Gender equality is a human right.
UNFPA works to guarantee this right for women and girls in Eastern Europe and Central Asia by empowering them to have agency, choice and access in making decisions about their bodies, health and lives.
This goal can only be achieved by reaching all women and girls, including the most marginalized and disadvantaged populations, and ensuring everyone can exercise their bodily autonomy without fear of violence, discrimination or reprisal. We support countries in developing legal and policy reforms as well as gender transformative initiatives that combat gender discrimination, stereotypes, harmful practices and gender-based violence.
Our Challenge / Regional Context
Discrimination against women and girls remains widespread in Eastern Europe and Central Asia, despite some progress on gender equality and the rights of women and girls. While governments have ratified most of the major international human rights treaties, there is still a gap between these commitments and the reality of people's lives.
Many people still believe that only men should have the power to make decisions over intimate relationships and family affairs, while women are confined to unpaid care and domestic work. These narrow views limit the prospects and choices in life for both women and men.
Girls are often taken out of school and subject to harmful practices such as early marriage. According to a UN Women report, 13 per cent of women aged 20 to 24 were first married before the age of 18 in South-Eastern Europe. The rate is 9 per cent in Eastern Europe and the Caucasus and 7.7 per cent in Central Asia. While the teenage pregnancy rate has been falling in the region, limited sexuality education and traditional gender norms mean it is still high in some countries. Bridal abduction is also a problem, especially in Central Asia.
A preference for sons and gender-biased sex selection, which has been recorded in some countries in the region since the early 1990s, also remains a worrisome trend. UNFPA research found that an estimated 171,000 girls are already “missing” in the region and there is a growing surplus of men.
When it comes to employment, there has been a surge globally over the past decades in female participation in the paid workforce. However, this has yet to be accompanied by significant changes in the distribution of unpaid care and household responsibilities, which is still predominantly done by women and girls. As a result, women have lower labour-force participation rates and work more in part-time, low-paid, flexible or vulnerable jobs.

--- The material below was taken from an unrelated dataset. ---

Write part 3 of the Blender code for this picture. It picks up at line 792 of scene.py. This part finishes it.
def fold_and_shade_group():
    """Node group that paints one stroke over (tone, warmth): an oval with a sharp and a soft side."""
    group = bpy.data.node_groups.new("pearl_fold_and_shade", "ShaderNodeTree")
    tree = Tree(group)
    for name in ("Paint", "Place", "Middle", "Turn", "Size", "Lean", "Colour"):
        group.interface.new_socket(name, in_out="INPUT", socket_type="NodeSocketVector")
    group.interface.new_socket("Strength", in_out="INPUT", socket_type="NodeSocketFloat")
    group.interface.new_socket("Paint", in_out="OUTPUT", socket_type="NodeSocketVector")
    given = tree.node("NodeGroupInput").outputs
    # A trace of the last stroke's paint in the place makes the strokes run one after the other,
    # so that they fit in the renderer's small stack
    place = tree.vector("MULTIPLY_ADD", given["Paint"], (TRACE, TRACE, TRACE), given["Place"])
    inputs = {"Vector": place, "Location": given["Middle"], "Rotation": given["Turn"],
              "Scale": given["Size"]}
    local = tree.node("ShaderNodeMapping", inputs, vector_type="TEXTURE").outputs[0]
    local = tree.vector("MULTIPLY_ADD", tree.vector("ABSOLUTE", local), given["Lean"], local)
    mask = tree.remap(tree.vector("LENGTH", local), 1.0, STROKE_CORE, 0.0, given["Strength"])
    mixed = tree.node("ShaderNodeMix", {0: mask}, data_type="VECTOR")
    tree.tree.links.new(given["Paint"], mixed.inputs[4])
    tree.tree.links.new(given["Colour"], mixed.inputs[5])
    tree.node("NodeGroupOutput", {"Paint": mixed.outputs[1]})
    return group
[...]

Meanwhile, men have been slow to take up more unpaid care and household work, despite many wanting to spend more time with their children. The lack of public social services, such as childcare and paternity leave, or companies with family friendly workplaces has had an impact on women's access to resources and wellbeing and on fertility rates as women and men feel forced to choose between their career and family aspirations.
Taking Action
In response, UNFPA develops and promotes gender-transformative programming to change rigid and harmful gender norms and relations. This is crucial to ensuring gender equality and women’s rights. And in order to truly transform gender relations and impact people's lives, men and boys must be engaged.
Expanding Choices
In Eastern Europe, women spend at least two hours more than men, per day, on unpaid caregiving tasks. Flexible work arrangements are uncommon, parental leave is limited, and there is a lack of child and eldercare. That has often forced women to choose between having children and having a career, which has created consequences for women’s employment, fertility rates and economic growth.
It is against this backdrop that UNFPA launched the Expanding Choices programme for women and men.
UNFPA, with support from the Austrian Development Agency, partners with the private sector and governments to champion gender-responsive family policies in the Western Balkans. After its successful first phase, the project has been extended for another three years and includes more than 20 companies in Albania, Bosnia and Herzegovina, Moldova, North Macedonia, Serbia and Kosovo (UNSCR 1244).
Read more: 5 ways to create a more family-friendly workplace – and why it matters for everyone
EU for Gender Equality
The EU For Gender Equality (EU4GE) “Together against gender stereotypes and gender-based violence” project is funded by the European Union and implemented jointly by UNFPA and UN Women in Armenia, Azerbaijan, Belarus, Georgia, Moldova and Ukraine.
It aims to challenge the norms and stereotypes that stop gender equality and the benefits it brings. For example, the programme has worked to break down barriers for women and girls to enter traditionally male-dominated educational and career fields, like science, technology, engineering and math.
In addition, EU4GE has established 20 “Father Schools” in the participating countries, which encourage men to be more actively involved in the upbringing of their children and to share household chores more equally, leading to more women rejoining the workforce.
The programme has also engaged with police and religious groups to strengthen their understanding and response to gender-based violence – the most pervasive and widely spread violation of human rights.